A novel process and material for the separation of carbon dioxide and hydrogen sulfide gas mixtures

Carbon fiber composite molecular sieve (CFCMS) synthesis and characterization of the macro-, meso- and micropore structure are reported. CFCMS physical properties, including strength, thermal conductivity and electrical resistivity, are reported and the thermal conductivity of CFCMS compared with literature data for granular activated carbon (GAC) and packed beds of GAC. Adsorption studies, including isotherms for CO2 and CH4 at temperatures of 30, 60 and 100 degrees C on CFCMS samples activated to different burn-offs, are reported. High pressure adsorption data for CO2 and CH4 show that the CFCMS material has sufficient selectivity for CO2 over CH4 for a commercial separation.
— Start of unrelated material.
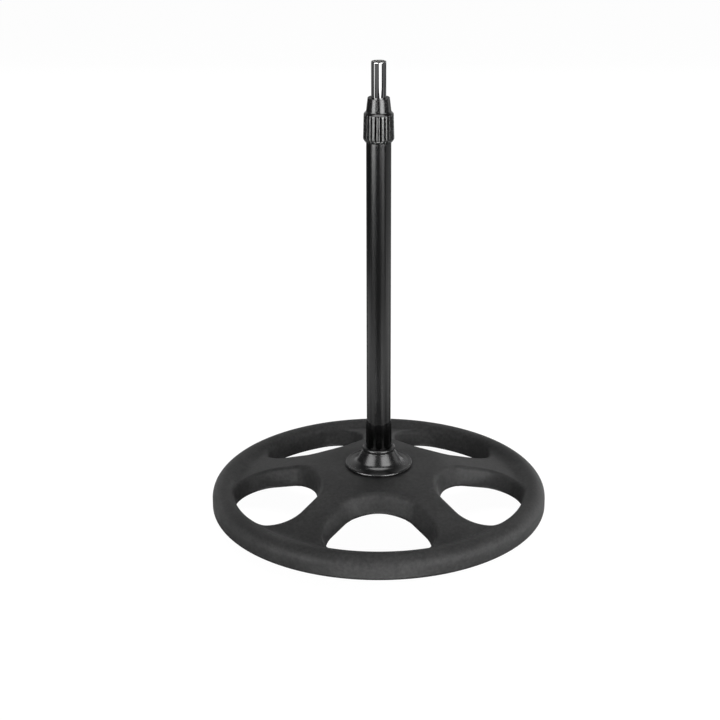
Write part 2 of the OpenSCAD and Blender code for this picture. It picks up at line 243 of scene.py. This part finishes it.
def inner_corner():
    offset = SPOKE_HALF + INNER_CORNER_R
    along = APEX.x * math.cos(HALF_PITCH) - math.sqrt(
        (APEX_R - INNER_CORNER_R) ** 2 - (APEX.x * math.sin(HALF_PITCH) - offset) ** 2)
    return Vector((along * math.cos(HALF_PITCH) + offset * math.sin(HALF_PITCH),
                   along * math.sin(HALF_PITCH) - offset * math.cos(HALF_PITCH)))


INNER_CORNER = inner_corner()
INNER_ANGLE = math.atan2(INNER_CORNER.y, INNER_CORNER.x - APEX.x)
FLANK_STEPS = 8
ORIGIN = Vector((0, 0))


def half_outline():
    """(point, outward normal angle) along one half of the window, rim side first."""
    rim_corner = RIM_DOME.x * direction(HALF_PITCH)
    hub_corner = PAD_R * direction(HALF_PITCH)
    to_rim_corner = rim_corner - OUTER_CORNER
    to_hub_corner = hub_corner - APEX
    rim_split = math.atan2(to_rim_corner.y, to_rim_corner.x)
    hub_split = math.atan2(to_hub_corner.y, to_hub_corner.x)
    samples = [(Vector((WINDOW_OUT, 0)), 0.0)]
    add_arc(samples, ORIGIN, WINDOW_OUT, OUTER_ANGLE, 12)
    add_arc(samples, OUTER_CORNER, OUTER_CORNER_R, rim_split, 18)
    add_arc(samples, OUTER_CORNER, OUTER_CORNER_R, FLANK_ANGLE, 12)
    flank_start = samples[-1][0]
    flank_end = INNER_CORNER + INNER_CORNER_R * direction(FLANK_ANGLE)
    for k in range(1, FLANK_STEPS + 1):
        samples.append((flank_start.lerp(flank_end, k / FLANK_STEPS), FLANK_ANGLE))
    add_arc(samples, INNER_CORNER, INNER_CORNER_R, INNER_ANGLE, 7)
    add_arc(samples, APEX, APEX_R, hub_split, 8)
    add_arc(samples, APEX, APEX_R, math.pi, 7)
    return samples


def add_arc(samples, centre, radius, end, steps):
    """Goes on from the last sample's normal angle to the end angle."""
    start = samples[-1][1]
    for k in range(1, steps + 1):
        angle = start + (end - start) * k / steps
        samples.append((centre + radius * direction(angle), angle))


NEARLY_ZERO = 1e-9


def reach_to_border(point, angle):
    """Distance along the outward normal to the sector's border: rim crown, spoke middle or hub pad."""
    n = direction(angle)
    along = point.dot(n)
    reaches = []
    disc = along ** 2 - point.length_squared + RIM_DOME.x ** 2
    reaches.append(-along + math.sqrt(disc))
    turn = math.sin(angle - HALF_PITCH)
    if turn > NEARLY_ZERO:
        offset = point.x * math.sin(HALF_PITCH) - point.y * math.cos(HALF_PITCH)
        reaches.append(offset / turn)
    disc = along ** 2 - point.length_squared + PAD_R ** 2
    if disc >= 0 and -along - math.sqrt(disc) > 0:
        reaches.append(-along - math.sqrt(disc))
    return min(reaches)


WALL_ROWS = 6
LIP_ROWS = 9
TOP_ROWS = 12
# Values at the window's rim side, what its flanks and hub side add, and what the hub side's middle adds
LIP_R = (5 * MM, 1.5 * MM, 0)
FOOT_OFFSET = (-1 * MM, -2 * MM, 4 * MM)
WALL_DRAFT = (0.09, 0.16, -0.1)
LIP_ROUNDS = 4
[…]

Breakthrough experiments were conducted for CO2/CH4 and H2S/H-2 gas mixtures and the selective separation of CO2 and H2S was demonstrated. The electrical conductivity of our novel monolith was exploited to effect the rapid desorption of adsorbed gases. Desorption at low applied voltage was accompanied by a heating of the CFCMS to temperatures <100 degrees C. The passage of greater electrical current (similar to 14 A at 3.25 V) caused the CFCMS temperature to exceed 300 degrees C. During desorption, the release of adsorbed gas was noted to occur prior to a rise in CFCMS bulk temperature. It is demonstrated that the heat of adsorption is responsible fbr this phenomenon. The relationship between the carbon fiber structure, electrical behavior, and the desorption characteristics of CFCMS are discussed. A preliminary design of an ''electrical swing adsorption'' (ESA) system is outlined. Potential uses of the CFCMS/ESA technology are suggested. (C) 1997 Elsevier Science Ltd.